I actually don't mind occasionally removing myself from the house and going to the shops to purchase a light bulb or a new rambling costume that might come in useful for walks... perhaps to the shops. I enjoy picking something out, buying it a very short time later and then being able to wear it out of the store or at least play with it/ put it up/ put something on it/ read it as soon as I get home. Now everything's online and all the warehouses are on one of the outer planets and refuse to sell to mere retail customers. There are always outlet malls but the odds of coming away from these places further away from suicide are a slightly damaged size 6 to none. You can still go to normal shops and spend twice the price for the same item if you choose, but you can't unknow the price difference so you don't.
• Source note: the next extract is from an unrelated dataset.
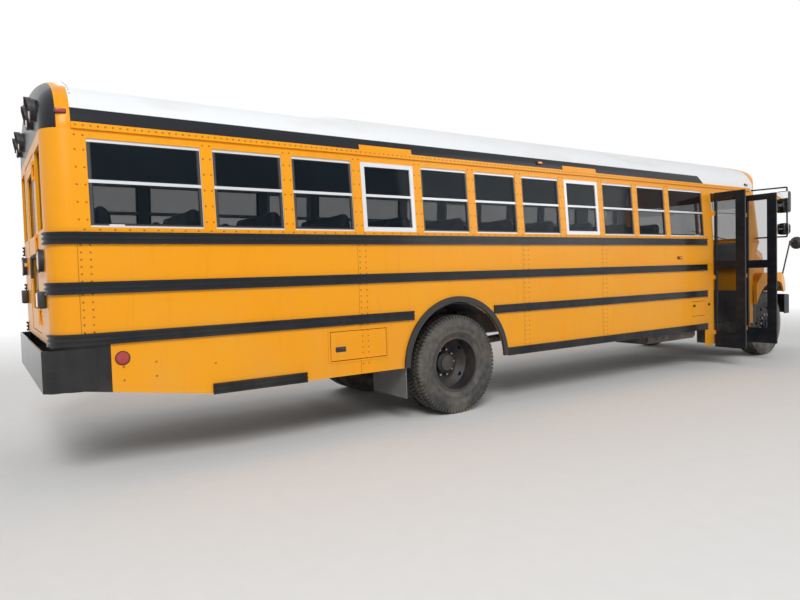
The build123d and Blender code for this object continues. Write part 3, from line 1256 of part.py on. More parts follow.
# Side mirrors on looped arms
def side_mirror():
    """Left mirror arms with a flat and a domed head."""
    top = (mirror_x, mirror_y + 40, mirror_z[1] + 60)
    foot = (mirror_x, mirror_y + 40, spot_mirror_z - 120)
    root_high = (mirror_x - 120, wall_y(drip_z) - 30, mirror_z[1] + 60)
    root_low = (mirror_x - 100, half_width - 30, spot_mirror_z - 120)
    arms = rod(root_high, top, mirror_arm_radius) + rod(top, foot, mirror_arm_radius) + rod(foot, root_low, mirror_arm_radius)
    flat = box(mirror_x - 55, mirror_x + 15, mirror_y - 90, mirror_y + 90, *mirror_z)
    flat = fillet(flat.edges().filter_by(Axis.X), 35)
    domed = box(mirror_x - 45, mirror_x + 15, mirror_y - 85, mirror_y + 85, spot_mirror_z - 90, spot_mirror_z + 90)
    domed = fillet(domed.edges().filter_by(Axis.X), 60)
    return arms - flat - domed, flat + domed


arms, heads = side_mirror()
arms = arms - outer_roof - outer_walls - nose_outer - front_cap
save("side_mirrors", arms + heads + mirrored(arms + heads))

# Engine, transmission, driveshaft, tank and exhaust
engine = box(*engine_x, -engine_half, engine_half, *engine_z)
engine = chamfer(engine.edges().filter_by(Axis.X), 60)
for x in (engine_x[0] + 150, engine_x[1] - 150):
    engine = engine + box(x - 50, x + 50, -rail_outer_y + 15, rail_outer_y - 15, rail_top_z, rail_top_z + 20)
save("engine_block", engine)
shaft_z = 760.0
bell = [Plane(origin=(x, 0, shaft_z), z_dir=(1, 0, 0)) * Circle(r) for x, r in
        ((engine_x[0], 270), (engine_x[0] - 230, 190), (engine_x[0] - 720, 150))]
transmission = loft(bell[:2], ruled=True) + loft(bell[1:], ruled=True)
transmission = transmission + box(engine_x[0] - 700, engine_x[0] - 600, -rail_outer_y + rail_flange, rail_outer_y - rail_flange,
                                  shaft_z + 60, shaft_z + 90)
transmission = transmission + [
    box(engine_x[0] - 700, engine_x[0] - 600, *sorted((side * (rail_outer_y - rail_flange - 40), side * (rail_outer_y - rail_sheet))),
        shaft_z + 60, shaft_z + 90) for side in (-1, 1)]
shaft_points = [(engine_x[0] - 720, 0, shaft_z)]
shaft_points += [(x, 0, shaft_z - 60 * i) for i, x in enumerate(bearing_x, 1)]
shaft_points.append((pinion_x, 0, rim_centre_z))
shaft = joined([rod(a, b, shaft_radius) for a, b in zip(shaft_points, shaft_points[1:])] +
               [Pos(*p) * Sphere(shaft_radius + 12) for p in shaft_points[1:-1]])
shaft = shaft & box(pinion_x, engine_x[0] - 720, -200, 200, 0, 2000)
bearings = [box(p[0] - 30, p[0] + 30, -60, 60, p[2] + shaft_radius - 5, rail_top_z - cross_member_height)
            for p in shaft_points[1:-1]]
save("driveline", transmission + shaft + bearings)
tank = box(*tank_x, *tank_y, *tank_z)
tank = fillet(tank.edges().filter_by(Axis.X), 70)
for x in (tank_x[0] + 200, tank_x[1] - 200):
    tank = tank + box(x - 30, x + 30, tank_y[1] - 80, -rail_outer_y, tank_z[1] - 90, tank_z[1] - 40)
neck_x = (fuel_door_x[0] + fuel_door_x[1]) / 2
tank = tank + rod((neck_x, tank_y[0] + 60, tank_z[1] - 90), (neck_x, -half_width + 60, sum(fuel_door_z) / 2), 32)
save("fuel_tank", tank)
# Muffler beside the rail, its inlet from the engine and its tailpipe out ahead of the rear wheels
muffler_line = [(x, muffler_y, muffler_z) for x in (muffler_x[1], muffler_x[0])]
tail_bend = (rear_axle_x + tail_bend_reach, muffler_y, muffler_z)
tail_end = (rear_axle_x + tail_end_reach, half_width - tail_margin, muffler_z - tail_drop)
exhaust = rod(*muffler_line, muffler_radius) + rod(muffler_line[1], tail_bend, pipe_radius)
exhaust = exhaust + rod(tail_bend, tail_end, pipe_radius)
exhaust = exhaust + rod(muffler_line[0], (jamb_x, engine_half + 230, muffler_z + 60), pipe_radius)
exhaust = exhaust + [box(x - 20, x + 20, rail_outer_y, muffler_y, rail_foot_z - 10, rail_foot_z + 20)
                     for x in (muffler_x[0] + 300, muffler_x[1] - 300)]
save("exhaust", exhaust)

# Seats: cushion and high back, one column on each side of the aisle
def seat(x):
    """Bench seat on the left side, seen from the side as one closed outline."""
    return [(x, seat_cushion_z - 130), (x + 470, seat_cushion_z - 130), (x + 480, seat_cushion_z - 20),
            (x + 430, seat_cushion_z), (x + 90, seat_cushion_z), (x + 10, seat_top_z - 40), (x - 30, seat_top_z),
            (x - 90, seat_top_z), (x - 105, seat_top_z - 60), (x - 20, seat_cushion_z - 60)]


seat_y = (inner_half - seat_wall_gap - seat_width, inner_half - seat_wall_gap)
seats = [prism_y(seat(first_seat_x + i * seat_pitch), *seat_y) for i in range(seat_count)]
save("passenger_seats", joined(seats + [mirrored(bench) for bench in seats]))
legs = []
for i in range(seat_count):
    x = first_seat_x + i * seat_pitch
    if abs(x + 240 - rear_axle_x) < housing_radius + 60:
        foot = [(seat_y[0] + 60, seat_y[0] + 95)]
    else:
        foot = [(seat_y[0] + 60, seat_y[0] + 95), (seat_y[1] - 130, seat_y[1] - 95)]
    for y0, y1 in foot:
        legs.append(prism_y([(x + 30, seat_cushion_z - 130), (x + 60, floor_z), (x + 95, floor_z), (x + 75, seat_cushion_z - 165),
                             (x + 390, seat_cushion_z - 165), (x + 370, floor_z), (x + 405, floor_z),
                             (x + 430, seat_cushion_z - 130)], y0, y1))

# Driver's place
driver = prism_y([(px + driver_x, pz) for px, pz in ((0, 1450), (450, 1450), (470, 1560), (120, 1560), (60, 2230), (-60, 2230), (-40, 1500))],
                 driver_y - 240, driver_y + 240)
driver = fillet(driver.edges().filter_by(Axis.Y).group_by(Axis.Z)[-1], 25)
pedestal = box(driver_x + 60, driver_x + 360, driver_y - 150, driver_y + 150, floor_z, 1450)
save("driver_seat", driver)
save("seat_frames", joined(legs + [mirrored(leg) for leg in legs] + [pedestal]))
dash_back_x = jamb_x - firewall_thickness
dash_line = [(dash_x, dash_foot_z), (dash_x - 40, dash_foot_z + 240), (dash_x + 60, cowl_z - 45), (dash_back_x, cowl_z - 10),
             (dash_back_x, dash_foot_z)]
dash = prism_y(dash_line, -inner_half + 60, inner_half - 20)
save("dashboard", dash)
column_top = (dash_x - 210, driver_y, 1790)
column_foot = (dash_x + 20, driver_y, 1600)
column = rod(column_foot, column_top, 32) - dash
axis = Vector(*column_top) - Vector(*column_foot)
wheel_plane = Plane(origin=column_top, z_dir=axis)
section = [(215 + 14 * cos(radians(60 * i)), 0, 14 * sin(radians(60 * i))) for i in range(6)]
rim_ring = wheel_plane * revolve(make_face(Polyline(section, close=True)), Axis.Z, 360)
spokes = [wheel_plane * (Rotation(0, 0, a) * Pos(107, 0, 0) * Box(214, 26, 14)) for a in (90, 210, 330)]
hub_disc = wheel_plane * Cylinder(55, 40)
save("steering_wheel", rim_ring + hub_disc + spokes + column)
grab_x = door_rear_x - grab_inset
grab_bend = (grab_x, step_edge_y + grab_inset, floor_z + grab_height)
grab = rod((grab_x, grab_bend[1], floor_z), grab_bend, grab_radius)
grab = grab + rod(grab_bend, (grab_x, -inner_half - grab_radius, grab_bend[2] - grab_drop), grab_radius)
save("grab_rail", grab - wall_shell)
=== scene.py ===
import bmesh
import bpy
from math import atan2, cos, exp, pi, radians, sin
from mathutils import Matrix, Vector
from mathutils.bvhtree import BVHTree


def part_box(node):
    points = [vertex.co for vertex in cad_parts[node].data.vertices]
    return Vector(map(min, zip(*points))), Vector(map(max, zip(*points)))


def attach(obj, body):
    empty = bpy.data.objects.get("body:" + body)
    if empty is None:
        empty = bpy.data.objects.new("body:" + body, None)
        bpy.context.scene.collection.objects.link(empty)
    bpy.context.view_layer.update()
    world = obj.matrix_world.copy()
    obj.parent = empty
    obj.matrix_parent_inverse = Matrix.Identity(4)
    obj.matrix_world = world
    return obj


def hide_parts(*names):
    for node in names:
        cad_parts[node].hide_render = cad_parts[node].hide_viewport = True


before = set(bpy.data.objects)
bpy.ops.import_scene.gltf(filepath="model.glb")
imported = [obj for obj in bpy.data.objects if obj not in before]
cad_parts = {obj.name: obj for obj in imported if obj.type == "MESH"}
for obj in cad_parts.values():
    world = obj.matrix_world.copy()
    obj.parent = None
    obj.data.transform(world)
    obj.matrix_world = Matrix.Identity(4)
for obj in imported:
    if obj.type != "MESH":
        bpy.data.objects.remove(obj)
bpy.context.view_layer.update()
print("stage: frame loaded,", len(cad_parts), "nodes")

# Sizes of the bus that several pieces share, in metres, read from its panels
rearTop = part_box("rear_wall")[1]
roofLow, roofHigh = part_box("roof_skin")
bus = {
    "halfWidth": rearTop.y,
    "seamX": roofLow.x,                         # joint between the sides and the rear wall
    "jambX": roofHigh.x,
    "sillZ": 1.935,
    "transomZ": 2.281,
    "headZ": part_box("window_frames")[1].z,
    "dripZ": roofLow.z,
    "tumblehome": rearTop.y - roofHigh.y,
    "floorZ": 1.090,
    "sheetSeams": (-3.001, -0.826, 0.565),      # joints of the side sheets
    "sheetTop": 1.854,
    "seamWidth": 0.0035,
    "cornerX": -5.195,                          # front end of the black rear corners
    "cornerZ": 1.056,
    "liningDepth": 0.025,                       # how far in from the outer face the lining starts
    "liningFront": 0.30,                        # how far ahead of the front jamb it ends
    "besideY": 1.6,                             # outside a side wall, and beyond both ends:
    "beyondX": 7.0,                             # lines that look for a surface start there
}


def wallY(z):
    # half width of the side wall, which leans in above the sill
    lean = min(max((z - bus["sillZ"]) / (bus["dripZ"] - bus["sillZ"]), 0.0), 1.0)
    return bus["halfWidth"] - bus["tumblehome"] * lean


# Shader maths as Python expressions

class Value:
    def __init__(self, tree, socket):
        self.tree = tree
        self.socket = socket

    def maths(self, operation, *others):
        values = dict(enumerate((self,) + others))
        return self.tree.node("ShaderNodeMath", {"operation": operation}, values)

    def __add__(self, other):
        return self.maths("ADD", other)

    __radd__ = __add__

    def __mul__(self, other):
        return self.maths("MULTIPLY", other)

    __rmul__ = __mul__

    def __sub__(self, other):
        return self.maths("SUBTRACT", other)

    def __rsub__(self, other):
        return self * -1.0 + other

    def clamped(self):
        return self.maths("MINIMUM", 1.0).maths("MAXIMUM", 0.0)

    def rising(self, low, high):
        # 0 below low, 1 above high, straight between
        return ((self - low) * (1.0 / (high - low))).clamped()

    def above(self, edge, blur=0.001):
        return self.rising(edge - blur, edge + blur)

    def within(self, low, high, blur=0.001):
        return self.above(low, blur) * (1.0 - self.above(high, blur))

    def size(self):
        return self.maths("ABSOLUTE")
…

Instead you make the purchase online and the helpful delivery folk give you a 168 hour window in which it might, but probably won't, be delivered.

Here's an update: I don't need any more phone updates. My phone's already an awful lot smarter than me; no need for any more now. It tells me the time, gives me my email, lets me send and receive texts and, for those moments when waiting two seconds is too long, instant messages. I can watch video clips and be bugged 150 times a day to fight vampires, join an online farm, and receive pictures of cats, parties, food and all the other breaking news from the good people at facebook. It even has this feature which allows me to speak in real time with someone else who has one of these 'phones'. The last feature alone would suffice. The others are nice but I can always wait until I get home before finding out that Jenny 'needs a big glass of red lol '. All I really need to get me through a journey is a mobile which works and one of those pens which you tip upside down and the girl loses her bathing suit.

Come to think of it, I neither want nor need the latest anything. Give it to me in a couple of years when you've got it figured out, are bored with it and have moved on to something newer and shinier/ less shiny depending on the fad. We were about two decades late in buying a video recorder and that was quite dazzling enough thank you very much. By the time it broke five minutes later, they'd stopped being made and we had to buy DVDs, which are apparently now passé themselves. I can't be alone in this surely. Don't other people want the same model of something once its internal hamster has run out of puff?

Nextly, to whoever's in charge of new things, please make some things that are easier to fix. It used to be that if my car broke down I knew around six tricks to get it working again (and yes, one of them was putting petrol in). If I did something with an alternator cap I felt like a Mullet-free McGyver. Now it's all computerised. If I've gone for a drive to get away from computers for a few hours and run into trouble, I'll end up on the phone to a different department at the same call centre I was crying to over my smoking keyboard before I left.

When I'm buying any of this new technology being forced upon me, trying to fix whatever's broken or being instructed about an alt.netdrive.sprocket//ctrltx975 error, then please go easy on me and show an appropriate level of disrespect. Don't you dare speak to me as if I know something. My brains were forged in the fire of the mid 70s, before USB ports or internets. We didn't have any of your fancy nano or giga numbers. Numbers went up to ten and if any nerdy Olivers asked for more they got a bunch of fives and another one for good (Imperial) measure. Drives were places that cars and bored children lived and an apple was something you didn't eat unless it was covered in toffee.

As Denzel Washington said in Philadelphia "Aunt Teresa is gay? That beautiful, sensuous, voluptuous woman is a lesbian?" More to the point, as Washington said later on, "Look, I want you to explain this to me like I'm a six year old." I don't understand techno-speak and don't want to learn. I'm two words into being bilingual, so I'm not ready to start on a third. Our lingua franca is English. If I start pretending to understand e-speak I'll just sound like a weird parent trying to be down with the kids, except when I was at school if you understood any technology more recent than fire then you were the uncool one. Happier times.